| Required task |
Begin with the line containing "Model this object" and end with the line containing "key ring slot."; set down that block verbatim and nothing else.

| Records provided |

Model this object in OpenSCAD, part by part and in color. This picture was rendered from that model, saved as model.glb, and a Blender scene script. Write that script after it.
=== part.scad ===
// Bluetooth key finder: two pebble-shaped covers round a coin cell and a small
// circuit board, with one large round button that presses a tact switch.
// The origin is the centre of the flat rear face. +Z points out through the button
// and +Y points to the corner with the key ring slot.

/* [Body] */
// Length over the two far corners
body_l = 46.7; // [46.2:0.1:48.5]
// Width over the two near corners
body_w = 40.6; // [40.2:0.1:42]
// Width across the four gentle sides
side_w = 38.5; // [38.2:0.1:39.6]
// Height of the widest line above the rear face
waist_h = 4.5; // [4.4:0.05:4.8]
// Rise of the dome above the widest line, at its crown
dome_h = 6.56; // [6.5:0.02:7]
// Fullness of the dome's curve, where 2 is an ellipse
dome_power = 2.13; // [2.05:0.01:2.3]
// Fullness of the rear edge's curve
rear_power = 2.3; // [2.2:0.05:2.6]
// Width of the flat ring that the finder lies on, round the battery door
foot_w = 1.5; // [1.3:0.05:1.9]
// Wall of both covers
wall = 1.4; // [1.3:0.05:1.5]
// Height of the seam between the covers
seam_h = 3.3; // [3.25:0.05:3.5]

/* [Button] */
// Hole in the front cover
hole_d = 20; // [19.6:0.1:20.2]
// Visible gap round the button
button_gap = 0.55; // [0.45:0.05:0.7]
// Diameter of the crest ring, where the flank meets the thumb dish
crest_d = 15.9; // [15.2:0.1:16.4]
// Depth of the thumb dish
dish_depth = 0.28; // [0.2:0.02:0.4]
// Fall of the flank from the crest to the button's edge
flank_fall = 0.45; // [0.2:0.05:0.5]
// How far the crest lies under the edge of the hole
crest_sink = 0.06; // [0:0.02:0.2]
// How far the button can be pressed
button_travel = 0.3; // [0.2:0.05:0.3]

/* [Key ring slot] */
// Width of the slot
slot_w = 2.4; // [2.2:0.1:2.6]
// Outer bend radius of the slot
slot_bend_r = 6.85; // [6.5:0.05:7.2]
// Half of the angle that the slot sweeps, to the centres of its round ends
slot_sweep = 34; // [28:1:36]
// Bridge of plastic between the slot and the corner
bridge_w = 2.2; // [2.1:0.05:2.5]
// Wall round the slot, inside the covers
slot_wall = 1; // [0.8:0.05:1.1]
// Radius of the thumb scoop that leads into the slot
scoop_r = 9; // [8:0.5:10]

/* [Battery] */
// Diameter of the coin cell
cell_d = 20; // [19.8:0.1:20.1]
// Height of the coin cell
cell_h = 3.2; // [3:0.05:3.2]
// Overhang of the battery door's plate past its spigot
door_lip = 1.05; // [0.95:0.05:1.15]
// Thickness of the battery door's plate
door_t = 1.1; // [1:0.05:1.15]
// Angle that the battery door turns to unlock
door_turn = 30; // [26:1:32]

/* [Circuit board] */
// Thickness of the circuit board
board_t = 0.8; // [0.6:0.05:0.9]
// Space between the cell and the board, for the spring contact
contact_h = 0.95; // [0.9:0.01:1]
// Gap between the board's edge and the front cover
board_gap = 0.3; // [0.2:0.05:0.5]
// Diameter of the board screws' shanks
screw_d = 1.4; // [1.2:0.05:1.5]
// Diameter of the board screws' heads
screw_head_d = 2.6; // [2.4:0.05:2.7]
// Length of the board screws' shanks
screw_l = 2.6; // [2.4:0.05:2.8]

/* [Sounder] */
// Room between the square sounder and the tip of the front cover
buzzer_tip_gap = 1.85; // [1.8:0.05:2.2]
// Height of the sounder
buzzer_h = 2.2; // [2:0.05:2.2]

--

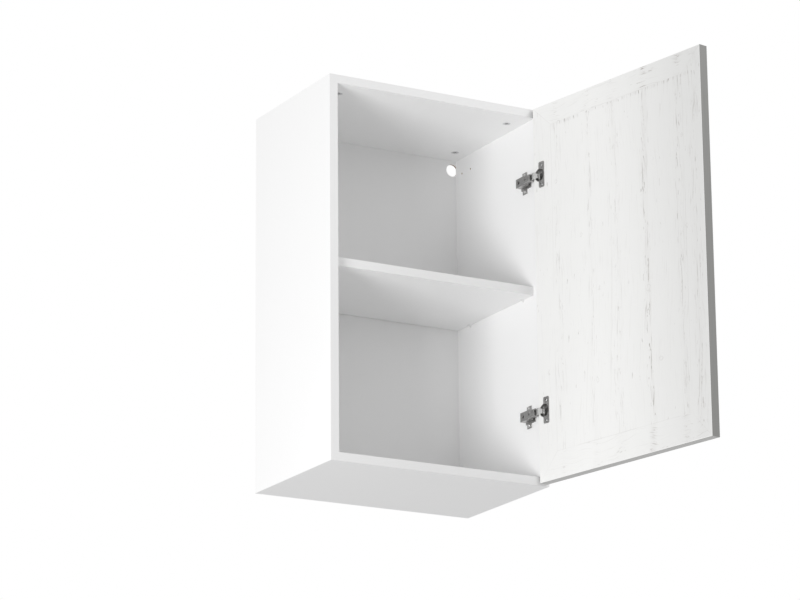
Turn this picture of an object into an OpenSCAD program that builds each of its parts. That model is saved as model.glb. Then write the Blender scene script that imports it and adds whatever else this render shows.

| Response to this task |
Model this object in OpenSCAD, part by part and in color. This picture was rendered from that model, saved as model.glb, and a Blender scene script. Write that script after it.
=== part.scad ===
// Bluetooth key finder: two pebble-shaped covers round a coin cell and a small
// circuit board, with one large round button that presses a tact switch.
// The origin is the centre of the flat rear face. +Z points out through the button
// and +Y points to the corner with the key ring slot.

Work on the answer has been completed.